# RAW DATA start

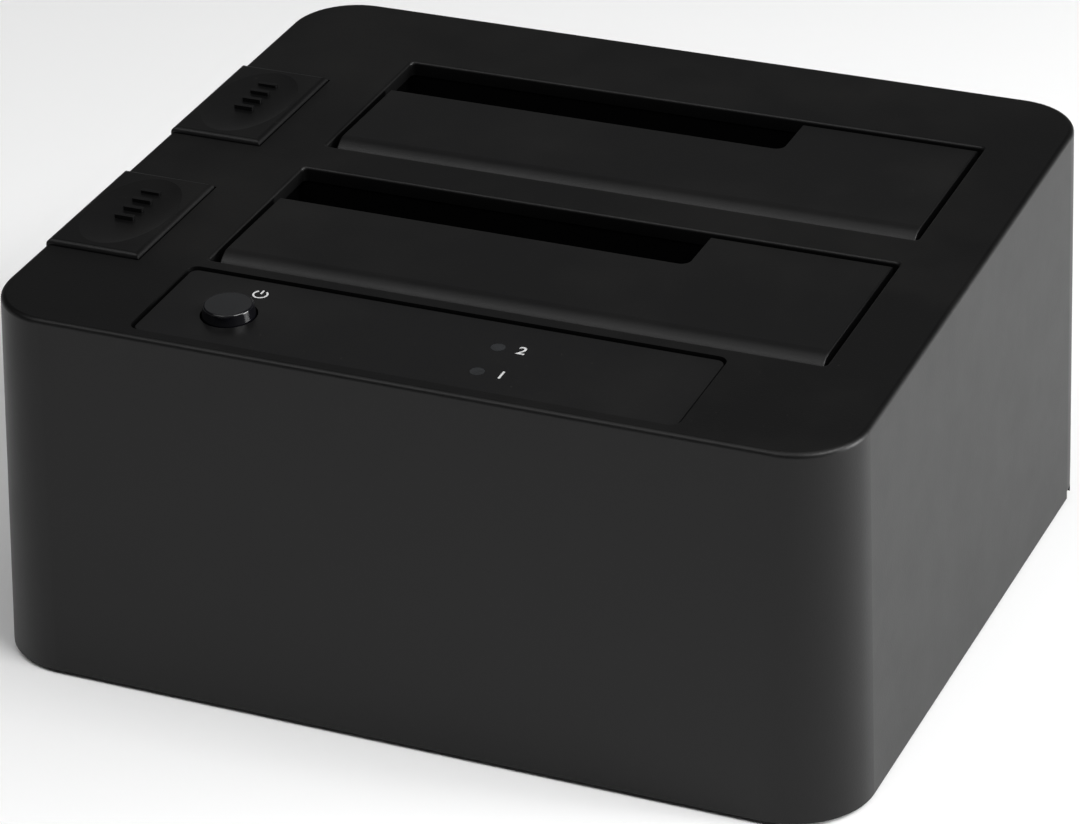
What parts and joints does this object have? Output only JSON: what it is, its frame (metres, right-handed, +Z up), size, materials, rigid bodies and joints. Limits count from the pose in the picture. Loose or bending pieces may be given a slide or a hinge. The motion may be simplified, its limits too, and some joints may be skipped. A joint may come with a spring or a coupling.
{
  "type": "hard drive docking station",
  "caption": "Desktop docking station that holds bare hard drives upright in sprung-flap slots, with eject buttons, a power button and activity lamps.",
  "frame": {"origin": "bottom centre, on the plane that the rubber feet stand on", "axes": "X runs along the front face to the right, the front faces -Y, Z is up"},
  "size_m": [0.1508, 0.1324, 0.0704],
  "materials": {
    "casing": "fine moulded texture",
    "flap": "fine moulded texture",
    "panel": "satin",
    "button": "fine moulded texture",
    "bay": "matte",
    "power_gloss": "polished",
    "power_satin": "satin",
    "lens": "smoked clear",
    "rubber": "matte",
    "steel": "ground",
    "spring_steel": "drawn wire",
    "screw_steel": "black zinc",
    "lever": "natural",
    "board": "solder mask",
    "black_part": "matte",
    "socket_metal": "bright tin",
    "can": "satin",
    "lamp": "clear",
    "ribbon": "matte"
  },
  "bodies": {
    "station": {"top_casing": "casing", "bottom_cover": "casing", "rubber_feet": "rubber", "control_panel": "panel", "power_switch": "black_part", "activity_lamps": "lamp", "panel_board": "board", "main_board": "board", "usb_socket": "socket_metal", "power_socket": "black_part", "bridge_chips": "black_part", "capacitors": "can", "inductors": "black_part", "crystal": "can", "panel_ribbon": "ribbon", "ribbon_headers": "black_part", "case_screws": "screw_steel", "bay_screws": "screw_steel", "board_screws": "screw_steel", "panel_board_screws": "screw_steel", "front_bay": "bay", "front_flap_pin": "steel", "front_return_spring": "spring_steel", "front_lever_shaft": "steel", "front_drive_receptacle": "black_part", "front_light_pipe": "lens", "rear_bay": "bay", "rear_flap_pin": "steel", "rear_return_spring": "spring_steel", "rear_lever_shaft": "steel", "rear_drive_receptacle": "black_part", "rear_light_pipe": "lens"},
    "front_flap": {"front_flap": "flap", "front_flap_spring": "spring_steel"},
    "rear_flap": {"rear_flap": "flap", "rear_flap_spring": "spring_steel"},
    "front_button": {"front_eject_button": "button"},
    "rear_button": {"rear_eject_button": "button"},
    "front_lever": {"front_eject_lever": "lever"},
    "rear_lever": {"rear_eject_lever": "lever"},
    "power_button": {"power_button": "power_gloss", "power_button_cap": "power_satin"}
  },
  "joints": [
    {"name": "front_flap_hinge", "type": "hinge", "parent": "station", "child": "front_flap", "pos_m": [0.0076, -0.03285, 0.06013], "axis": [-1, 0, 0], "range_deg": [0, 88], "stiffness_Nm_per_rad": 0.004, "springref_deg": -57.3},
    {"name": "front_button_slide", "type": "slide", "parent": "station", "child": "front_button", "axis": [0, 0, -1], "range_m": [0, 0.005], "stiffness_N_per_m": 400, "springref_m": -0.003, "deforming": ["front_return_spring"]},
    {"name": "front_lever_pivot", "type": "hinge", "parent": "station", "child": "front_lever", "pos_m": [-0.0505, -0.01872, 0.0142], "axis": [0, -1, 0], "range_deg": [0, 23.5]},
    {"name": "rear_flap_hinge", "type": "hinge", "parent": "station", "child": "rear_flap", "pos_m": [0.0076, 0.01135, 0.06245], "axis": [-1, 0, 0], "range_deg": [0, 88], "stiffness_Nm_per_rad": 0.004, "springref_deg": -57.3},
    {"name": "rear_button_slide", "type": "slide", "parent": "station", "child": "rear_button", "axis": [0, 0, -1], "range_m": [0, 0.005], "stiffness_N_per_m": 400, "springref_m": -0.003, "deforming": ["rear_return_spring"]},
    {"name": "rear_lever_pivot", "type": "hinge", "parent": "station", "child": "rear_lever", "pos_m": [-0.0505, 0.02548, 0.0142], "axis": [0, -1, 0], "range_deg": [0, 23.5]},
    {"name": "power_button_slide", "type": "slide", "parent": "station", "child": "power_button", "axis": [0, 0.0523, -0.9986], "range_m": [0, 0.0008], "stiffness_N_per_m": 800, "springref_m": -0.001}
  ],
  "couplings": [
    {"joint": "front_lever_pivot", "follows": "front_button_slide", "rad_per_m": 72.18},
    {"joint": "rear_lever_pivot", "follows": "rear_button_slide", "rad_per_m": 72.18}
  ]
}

# RAW DATA end

**DIRECTIONS:**
Make an exact copy of the data above.

**COMPLETE RESPONSE:**
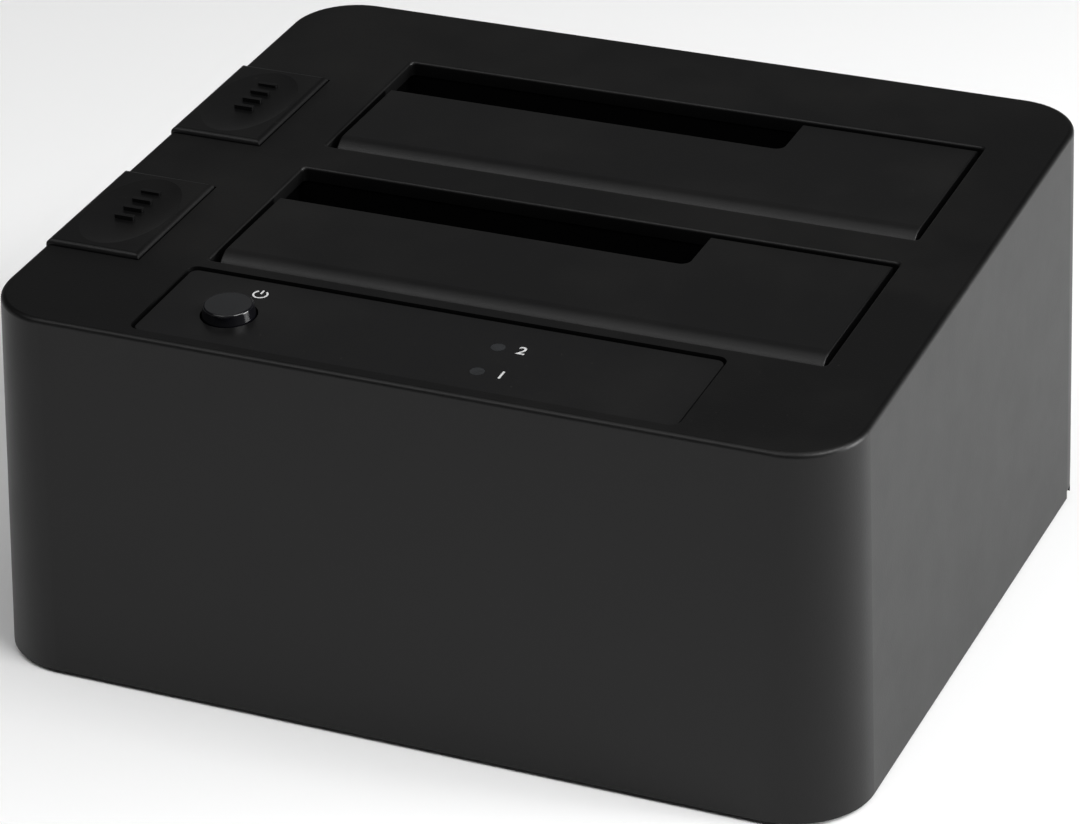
What parts and joints does this object have? Output only JSON: what it is, its frame (metres, right-handed, +Z up), size, materials, rigid bodies and joints. Limits count from the pose in the picture. Loose or bending pieces may be given a slide or a hinge. The motion may be simplified, its limits too, and some joints may be skipped. A joint may come with a spring or a coupling.
{
  "type": "hard drive docking station",
  "caption": "Desktop docking station that holds bare hard drives upright in sprung-flap slots, with eject buttons, a power button and activity lamps.",
  "frame": {"origin": "bottom centre, on the plane that the rubber feet stand on", "axes": "X runs along the front face to the right, the front faces -Y, Z is up"},
  "size_m": [0.1508, 0.1324, 0.0704],
  "materials": {
    "casing": "fine moulded texture",
    "flap": "fine moulded texture",
    "panel": "satin",
    "button": "fine moulded texture",
    "bay": "matte",
    "power_gloss": "polished",
    "power_satin": "satin",
    "lens": "smoked clear",
    "rubber": "matte",
    "steel": "ground",
    "spring_steel": "drawn wire",
    "screw_steel": "black zinc",
    "lever": "natural",
    "board": "solder mask",
    "black_part": "matte",
    "socket_metal": "bright tin",
    "can": "satin",
    "lamp": "clear",
    "ribbon": "matte"
  },
  "bodies": {
    "station": {"top_casing": "casing", "bottom_cover": "casing", "rubber_feet": "rubber", "control_panel": "panel", "power_switch": "black_part", "activity_lamps": "lamp", "panel_board": "board", "main_board": "board", "usb_socket": "socket_metal", "power_socket": "black_part", "bridge_chips": "black_part", "capacitors": "can", "inductors": "black_part", "crystal": "can", "panel_ribbon": "ribbon", "ribbon_headers": "black_part", "case_screws": "screw_steel", "bay_screws": "screw_steel", "board_screws": "screw_steel", "panel_board_screws": "screw_steel", "front_bay": "bay", "front_flap_pin": "steel", "front_return_spring": "spring_steel", "front_lever_shaft": "steel", "front_drive_receptacle": "black_part", "front_light_pipe": "lens", "rear_bay": "bay", "rear_flap_pin": "steel", "rear_return_spring": "spring_steel", "rear_lever_shaft": "steel", "rear_drive_receptacle": "black_part", "rear_light_pipe": "lens"},
    "front_flap": {"front_flap": "flap", "front_flap_spring": "spring_steel"},
    "rear_flap": {"rear_flap": "flap", "rear_flap_spring": "spring_steel"},
    "front_button": {"front_eject_button": "button"},
    "rear_button": {"rear_eject_button": "button"},
    "front_lever": {"front_eject_lever": "lever"},
    "rear_lever": {"rear_eject_lever": "lever"},
    "power_button": {"power_button": "power_gloss", "power_button_cap": "power_satin"}
  },
  "joints": [
    {"name": "front_flap_hinge", "type": "hinge", "parent": "station", "child": "front_flap", "pos_m": [0.0076, -0.03285, 0.06013], "axis": [-1, 0, 0], "range_deg": [0, 88], "stiffness_Nm_per_rad": 0.004, "springref_deg": -57.3},
    {"name": "front_button_slide", "type": "slide", "parent": "station", "child": "front_button", "axis": [0, 0, -1], "range_m": [0, 0.005], "stiffness_N_per_m": 400, "springref_m": -0.003, "deforming": ["front_return_spring"]},
    {"name": "front_lever_pivot", "type": "hinge", "parent": "station", "child": "front_lever", "pos_m": [-0.0505, -0.01872, 0.0142], "axis": [0, -1, 0], "range_deg": [0, 23.5]},
    {"name": "rear_flap_hinge", "type": "hinge", "parent": "station", "child": "rear_flap", "pos_m": [0.0076, 0.01135, 0.06245], "axis": [-1, 0, 0], "range_deg": [0, 88], "stiffness_Nm_per_rad": 0.004, "springref_deg": -57.3},
    {"name": "rear_button_slide", "type": "slide", "parent": "station", "child": "rear_button", "axis": [0, 0, -1], "range_m": [0, 0.005], "stiffness_N_per_m": 400, "springref_m": -0.003, "deforming": ["rear_return_spring"]},
    {"name": "rear_lever_pivot", "type": "hinge", "parent": "station", "child": "rear_lever", "pos_m": [-0.0505, 0.02548, 0.0142], "axis": [0, -1, 0], "range_deg": [0, 23.5]},
    {"name": "power_button_slide", "type": "slide", "parent": "station", "child": "power_button", "axis": [0, 0.0523, -0.9986], "range_m": [0, 0.0008], "stiffness_N_per_m": 800, "springref_m": -0.001}
  ],
  "couplings": [
    {"joint": "front_lever_pivot", "follows": "front_button_slide", "rad_per_m": 72.18},
    {"joint": "rear_lever_pivot", "follows": "rear_button_slide", "rad_per_m": 72.18}
  ]
}